Thursday 11th May: Railway Carriage Café, Lopenhead
Perhaps one of the most unusual cafés on our tour has to be the Railway Carriage Café, a carriage which was lovingly restored in 2006 and is able to seat around 22 people at a time. The railway carriage itself was constructed in 1887-90 at The Stratford Locomotive and Carriage Works in London – originally to be used on the Great Eastern Lines out of London Liverpool Street. Now the carriage serves hot & cold lunch, beverages and even some delicious cakes!
Friday 12th May: Bashley Manor Tearooms, Hampshire
Set in the courtyard of one of our partners, the Sammy Miller Motorcycle Museum, Bashley Manor Tearooms. There was a fine final display from fellow enthusiasts including yet more Triumphs, an impressive Singer Hunter and a Ford Capri GT. The homemade cakes and desserts looked brilliant, but we had to try and ignore them in favour of the large breakfast.

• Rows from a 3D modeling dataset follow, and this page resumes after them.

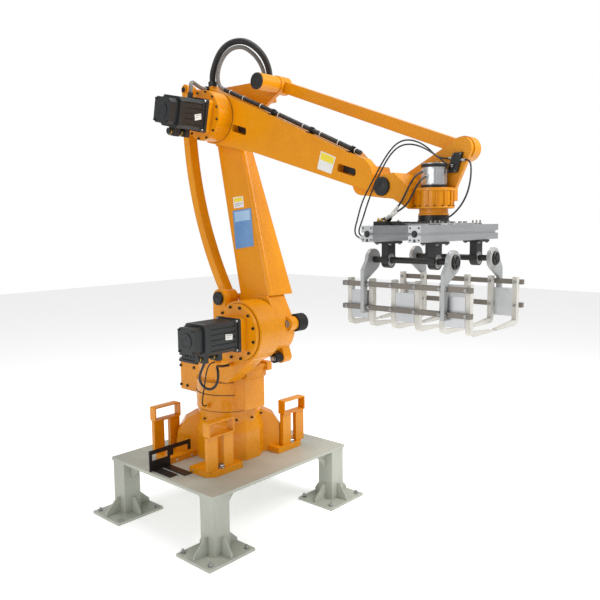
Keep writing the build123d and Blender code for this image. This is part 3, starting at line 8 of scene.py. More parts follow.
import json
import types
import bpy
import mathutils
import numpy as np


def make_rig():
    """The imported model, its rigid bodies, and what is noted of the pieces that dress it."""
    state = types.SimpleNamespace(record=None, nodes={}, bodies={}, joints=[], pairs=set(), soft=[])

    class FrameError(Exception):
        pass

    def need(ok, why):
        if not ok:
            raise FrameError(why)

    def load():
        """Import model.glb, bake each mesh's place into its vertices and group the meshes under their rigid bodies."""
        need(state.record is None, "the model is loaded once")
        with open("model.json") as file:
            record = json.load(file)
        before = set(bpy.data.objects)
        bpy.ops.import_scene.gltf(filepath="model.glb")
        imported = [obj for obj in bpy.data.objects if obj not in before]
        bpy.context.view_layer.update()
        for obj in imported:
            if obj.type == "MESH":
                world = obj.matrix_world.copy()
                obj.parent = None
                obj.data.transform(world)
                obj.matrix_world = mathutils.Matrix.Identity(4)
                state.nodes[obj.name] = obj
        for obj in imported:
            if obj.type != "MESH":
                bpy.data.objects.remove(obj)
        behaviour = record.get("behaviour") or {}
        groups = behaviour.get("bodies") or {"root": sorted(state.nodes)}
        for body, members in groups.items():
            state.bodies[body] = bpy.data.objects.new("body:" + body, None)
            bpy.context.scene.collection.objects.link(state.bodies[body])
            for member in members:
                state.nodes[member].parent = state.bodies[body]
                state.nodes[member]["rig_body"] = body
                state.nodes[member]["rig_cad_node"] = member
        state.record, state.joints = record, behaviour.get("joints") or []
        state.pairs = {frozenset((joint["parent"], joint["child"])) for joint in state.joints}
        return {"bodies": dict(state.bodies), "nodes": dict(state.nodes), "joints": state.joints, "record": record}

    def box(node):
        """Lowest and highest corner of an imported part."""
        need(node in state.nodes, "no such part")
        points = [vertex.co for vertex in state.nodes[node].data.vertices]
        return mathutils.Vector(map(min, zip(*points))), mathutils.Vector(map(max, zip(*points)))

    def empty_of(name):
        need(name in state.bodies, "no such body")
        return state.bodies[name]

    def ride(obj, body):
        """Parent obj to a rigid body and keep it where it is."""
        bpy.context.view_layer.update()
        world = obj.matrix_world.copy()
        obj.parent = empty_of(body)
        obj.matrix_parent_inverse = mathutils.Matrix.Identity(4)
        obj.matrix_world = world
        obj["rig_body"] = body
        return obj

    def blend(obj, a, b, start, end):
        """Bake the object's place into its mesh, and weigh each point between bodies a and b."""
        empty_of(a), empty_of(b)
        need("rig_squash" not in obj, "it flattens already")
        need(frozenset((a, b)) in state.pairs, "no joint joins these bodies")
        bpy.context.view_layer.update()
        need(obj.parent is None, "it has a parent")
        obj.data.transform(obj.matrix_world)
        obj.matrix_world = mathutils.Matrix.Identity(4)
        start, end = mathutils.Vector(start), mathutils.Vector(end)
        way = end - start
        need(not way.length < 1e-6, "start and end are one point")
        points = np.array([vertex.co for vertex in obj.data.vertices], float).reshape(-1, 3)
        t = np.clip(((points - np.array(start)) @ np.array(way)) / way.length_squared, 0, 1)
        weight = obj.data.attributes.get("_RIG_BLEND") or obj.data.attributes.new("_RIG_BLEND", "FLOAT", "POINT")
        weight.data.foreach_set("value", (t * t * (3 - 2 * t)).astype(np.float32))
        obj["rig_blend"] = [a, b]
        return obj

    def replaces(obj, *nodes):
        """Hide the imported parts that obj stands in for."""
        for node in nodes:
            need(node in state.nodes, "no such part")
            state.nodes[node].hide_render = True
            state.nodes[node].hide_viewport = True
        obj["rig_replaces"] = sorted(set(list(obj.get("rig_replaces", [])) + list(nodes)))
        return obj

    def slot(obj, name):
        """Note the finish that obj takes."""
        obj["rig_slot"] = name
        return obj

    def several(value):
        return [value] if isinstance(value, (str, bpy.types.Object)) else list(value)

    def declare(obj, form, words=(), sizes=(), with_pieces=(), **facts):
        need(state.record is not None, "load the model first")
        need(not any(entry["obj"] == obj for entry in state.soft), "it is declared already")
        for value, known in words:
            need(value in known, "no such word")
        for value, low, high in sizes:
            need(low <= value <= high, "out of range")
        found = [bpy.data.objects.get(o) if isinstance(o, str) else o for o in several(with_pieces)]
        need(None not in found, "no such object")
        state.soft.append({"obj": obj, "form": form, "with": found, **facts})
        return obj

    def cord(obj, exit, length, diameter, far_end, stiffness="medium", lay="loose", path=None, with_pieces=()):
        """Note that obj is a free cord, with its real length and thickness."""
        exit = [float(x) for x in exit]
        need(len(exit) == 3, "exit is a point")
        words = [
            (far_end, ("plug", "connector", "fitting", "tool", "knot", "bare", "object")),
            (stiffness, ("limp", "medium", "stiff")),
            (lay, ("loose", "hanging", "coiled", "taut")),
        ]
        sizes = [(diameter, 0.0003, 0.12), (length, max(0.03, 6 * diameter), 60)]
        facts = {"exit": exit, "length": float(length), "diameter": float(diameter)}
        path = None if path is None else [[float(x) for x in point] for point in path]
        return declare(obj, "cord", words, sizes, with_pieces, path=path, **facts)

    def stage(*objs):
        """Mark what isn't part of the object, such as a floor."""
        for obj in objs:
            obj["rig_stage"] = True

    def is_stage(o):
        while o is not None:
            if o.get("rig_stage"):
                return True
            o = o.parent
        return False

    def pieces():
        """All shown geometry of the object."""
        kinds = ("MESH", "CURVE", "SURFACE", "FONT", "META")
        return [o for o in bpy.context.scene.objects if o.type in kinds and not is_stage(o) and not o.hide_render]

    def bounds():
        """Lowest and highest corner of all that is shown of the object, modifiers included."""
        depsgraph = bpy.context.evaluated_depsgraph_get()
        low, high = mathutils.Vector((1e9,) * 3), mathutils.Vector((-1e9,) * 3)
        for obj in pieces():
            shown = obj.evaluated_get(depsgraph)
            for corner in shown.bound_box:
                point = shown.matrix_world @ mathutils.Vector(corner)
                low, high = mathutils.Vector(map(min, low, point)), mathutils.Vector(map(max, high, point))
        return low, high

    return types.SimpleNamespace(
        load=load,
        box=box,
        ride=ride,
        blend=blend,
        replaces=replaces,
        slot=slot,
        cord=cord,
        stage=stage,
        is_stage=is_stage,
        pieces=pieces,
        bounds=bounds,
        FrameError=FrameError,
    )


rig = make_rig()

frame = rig.load()

import json
import logging
from dataclasses import dataclass, field
from enum import Enum
from math import cos, pi, radians, sin, tau
from typing import Callable, Iterable, Optional, Sequence

import bmesh
import bpy
from mathutils import Matrix, Vector
from mathutils.bvhtree import BVHTree

logging.basicConfig(level=logging.INFO, format="%(message)s")
log = logging.getLogger("robot_arm")

Point = Sequence[float]
Colour = tuple[float, float, float]
CAD_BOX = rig.bounds()
UP: Point = (0, 0, 1)
DOWN: Point = (0, 0, -1)
NEAR: Point = (0, -1, 0)
FAR: Point = (0, 1, 0)
FORE: Point = (1, 0, 0)
SIDES = (-1, 1)


# Colour and finish

def linear(red: int, green: int, blue: int) -> Colour:
    """Turns an 8-bit display colour into linear light.

    Args:
        red: red, 0 to 255.
        green: green, 0 to 255.
        blue: blue, 0 to 255.

    Returns:
        The same colour in linear light.
    """
    def one(value: int) -> float:
        """One channel in linear light."""
        share = value / 255
        return share / 12.92 if share <= 0.04045 else ((share + 0.055) / 1.055) ** 2.4

    return one(red), one(green), one(blue)


def put(node: bpy.types.Node, values: dict[str, object]) -> None:
    """Sets a shader node's inputs.

    Args:
        node: the node.
        values: the value of each input.
    """
    for name, value in values.items():
        node.inputs[name].default_value = value


class Grain(Enum):
    """The kind of fine relief on a surface."""

    ORANGE_PEEL = "orange_peel"
    CAST = "cast"
    BRUSHED = "brushed"
    MOULDED = "moulded"


@dataclass(frozen=True)
class Finish:
    """What one surface looks like.

    Args:
        name: the material's name.
        colour: the main colour in linear light.
        shade: the colour of its darker or dirtier patches.
        metallic: 0 for paint and plastic, 1 for bare metal.
        roughness: the middle roughness.
        spread: how far the roughness varies about the middle.
        grain: the kind of relief.
        grain_size: the relief's size in metres.
        relief: the height of the relief in metres.
        coat: the weight of a clear coat.
        patches: how much of the darker colour shows, 0 to 1.
        dust: how much pale dust lies on upward faces.
        rounding: the radius in metres of the softened edges.
        specular: the specular level.
    """

    name: str
    colour: Colour
    shade: Colour
    metallic: float = 0.0
    roughness: float = 0.4
    spread: float = 0.08
    grain: Grain = Grain.ORANGE_PEEL
    grain_size: float = 0.004
    relief: float = 0.0001
    coat: float = 0.0
    patches: float = 0.25
    dust: float = 0.0
    rounding: float = 0.0015
    specular: float = 0.5


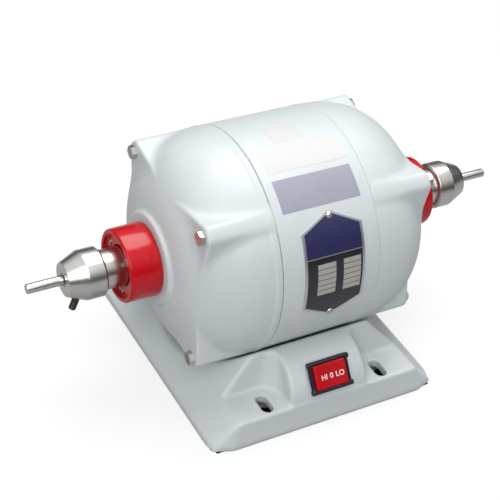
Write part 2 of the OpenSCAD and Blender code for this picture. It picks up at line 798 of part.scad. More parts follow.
module left_end_bell() {
    difference() {
        mirror([1, 0, 0]) end_bell();
        translate([grommet_x, 0, 0]) cylinder(h = axis_h - 40, r = grommet_r + drop_gap);
    }
}

module right_end_bell() {
    end_bell();
}

module through_bolts() {
    color(steel) around(bolt_angles, bolt_circle_r) {
        translate([0, 0, -boss_x]) cylinder(h = 2 * boss_x + bolt_head_h + 1.4, d = bolt_d);
        translate([0, 0, -boss_x - bolt_head_h]) difference() {
            cylinder(h = bolt_head_h + eps, d = bolt_head_d, $fn = 6);
            translate([-bolt_head_d, -0.5, -1]) cube([2 * bolt_head_d, 1, 2]);
        }
    }
}

module through_bolt_nuts() {
    color(steel) around(bolt_angles, bolt_circle_r) translate([0, 0, boss_x + seat_gap]) difference() {
        cylinder(h = bolt_head_h, d = bolt_head_d, $fn = 6);
        translate([0, 0, -1]) cylinder(h = bolt_head_h + 2, d = bolt_d + 2 * seat_gap);
    }
}

// ---------- name plate ----------

// Local frame on the shell at the plate's middle: X along the spindle, Y upwards round the shell, Z outwards
module at_plate(arc = 0) {
    translate([plate_x, 0, axis_h]) rotate([90 - plate_elev - arc / shell_r * 180 / PI, 0, 0])
        translate([0, 0, shell_r]) children();
}

module rivet_places() {
    for (s = [-1, 1]) at_plate(s * rivet_reach) children();
}

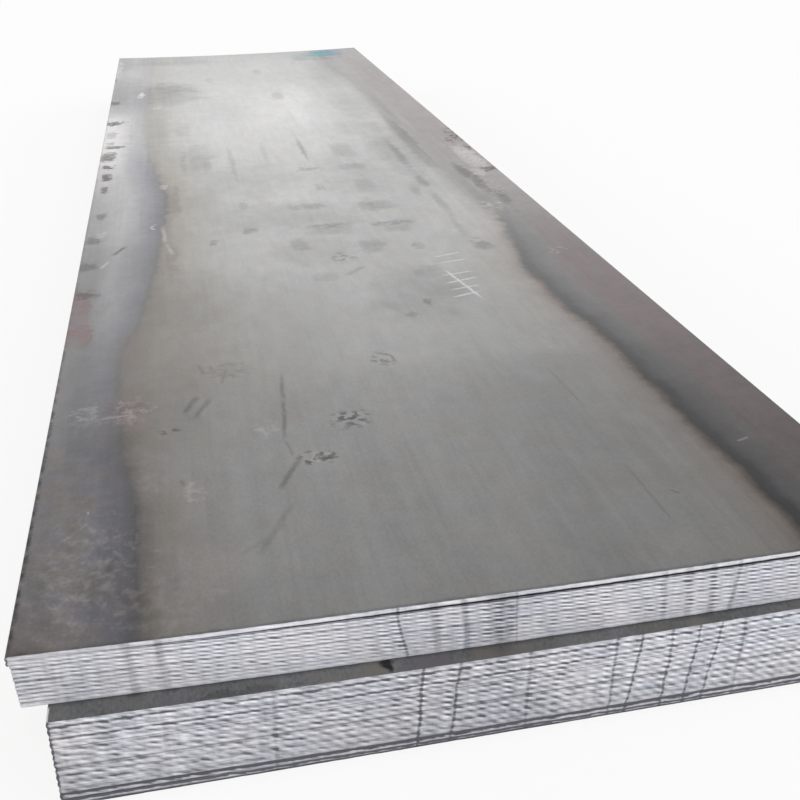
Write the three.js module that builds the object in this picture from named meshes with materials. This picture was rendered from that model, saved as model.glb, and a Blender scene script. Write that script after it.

Not to mention the vintage style cream teas served on china! A visit to Bashley Manor leaves you spoiled for choice – aside from the great array of food on offer there is also the brilliant distraction of the museum itself, well worth spending a day viewing the iconic bikes on display.
The winner of Britain’s Best Classic Café will be announced on Monday 22nd May.